3-Trails Corridor

Independence Courthouse Square

Independence Square has been a hub for travelers since it was platted in 1827. In its early days, mercantile stores, hotels, banks, blacksmith shops, and, yes, saloons predominated this nucleus of commerce that outfitted westward travelers who funneled from across the eastern United States to this very Square, then “jumped off” into the Great American Desert. Though it has evolved over time, the Courthouse Square maintains its charm and the moniker building in the middle has connections to U.S. President Harry S Truman, and contains remnants of earlier courthouse structures dating to 1836.
Thanks to: David W. Jackson

Independence Courthouse Square

click address to open in map

History

The buildings surrounding the historic Courthouse Square have evolved in the last 175+ years and remain vibrant for modern-day travelers as they did for 19th century overlanders.

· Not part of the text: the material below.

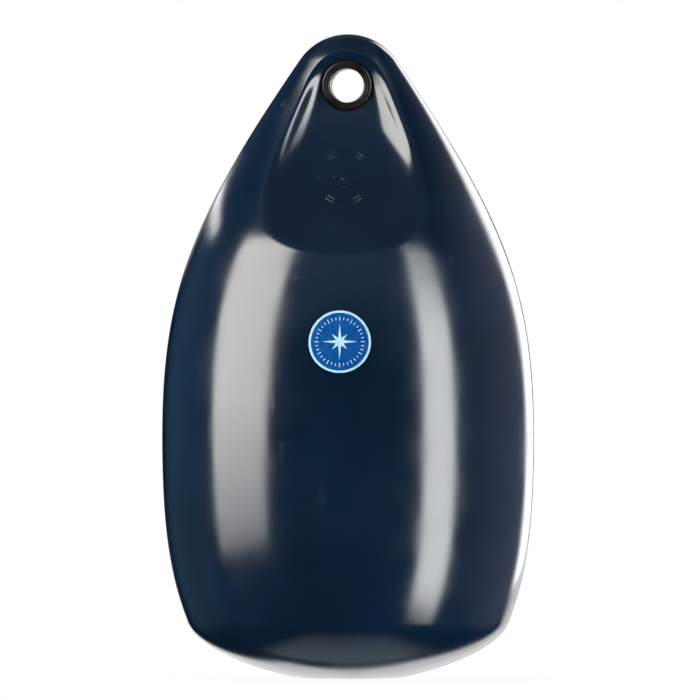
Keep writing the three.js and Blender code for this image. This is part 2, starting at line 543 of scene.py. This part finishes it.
@dataclass(frozen=True)
class Noise:
    """A noise pattern: lumps for each metre, finer layers, the range that is read, the scale by axis."""

    scale: float
    detail: float
    limits: Pair = UNIT
    stretch: tuple[float, float, float] = (1.0, 1.0, 1.0)


class Shader(Graph):
    """One node material round a Principled shader, on Object coordinates."""

    def __init__(self, name: str) -> None:
        """Start a material of that name."""
        self.material = bpy.data.materials.new(name)
        super().__init__(self.material)
        self.principled = self.tree.nodes["Principled BSDF"]
        self.coords = self.node("TexCoord").outputs["Object"]

    def noise(self, noise: Noise) -> NodeSocket:
        """Return a noise pattern on the piece."""
        mapping = self.node("Mapping", {"Scale": Vector(noise.stretch), "Vector": self.coords})
        inputs = {"Scale": noise.scale, "Detail": noise.detail, "Vector": mapping.outputs["Vector"]}
        return self.node("TexNoise", inputs).outputs["Fac"]

    def patches(self, noise: Noise, result: Pair = UNIT) -> NodeSocket:
        """Return a noise pattern with its range mapped to a range of results."""
        return self.ramp(self.noise(noise), noise.limits, result)

    def layer(self, factor: NodeSocket, under: Color | NodeSocket, over: Color) -> NodeSocket:
        """Lay one colour over another.

        Args:
            factor: Where the upper colour shows.
            under: The lower colour, or the socket that gives it.
            over: The upper colour.

        Returns:
            The mixed colour.
        """
        return self.node("Mix", {"Factor": factor, 6: under, 7: over}, data_type="RGBA").outputs[2]

    def bump(self, layers: list[tuple[Noise, float]]) -> None:
        """Raise the surface by several patterns, each with its height in metres."""
        normal: Inputs = {}
        for noise, height in layers:
            node = self.node("Bump", {"Distance": height, "Height": self.noise(noise), **normal})
            normal = {"Normal": node.outputs["Normal"]}
        self.fill(self.principled, normal)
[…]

The oldest building is the 1859 Jackson County Jail (217 North Main Street; renamed the 1859 Jail, Marshal’s Home and Museum in 1959), and the newest redevelopment is from the 1980s. Daily, guided tours of the courthouse are available; historical monuments dot the courtyard and commemorate the trails that funneled through the Square; and, a souvenir history/tour book is available. The courthouse contains remnants of five previous building incarnations including the original nucleus—the first, permanent, brick courthouse on the Square—built in 1836. The present edifice and facade dates to the 1933 remodeling and expansion overseen by Harry S Truman when he was a county ‘commissioner.’ The Recorder of Deeds and Historical Society within preserve deeds and court documents that occasionally mention the trails that involved traders' and merchants' delinquent debts, saloon shootouts, and broken contracts. Imagine thousands of wagon caravans converging and encircling Independence Courthouse Square each spring from all points east before heading on any one of the City’s south or westerly streets.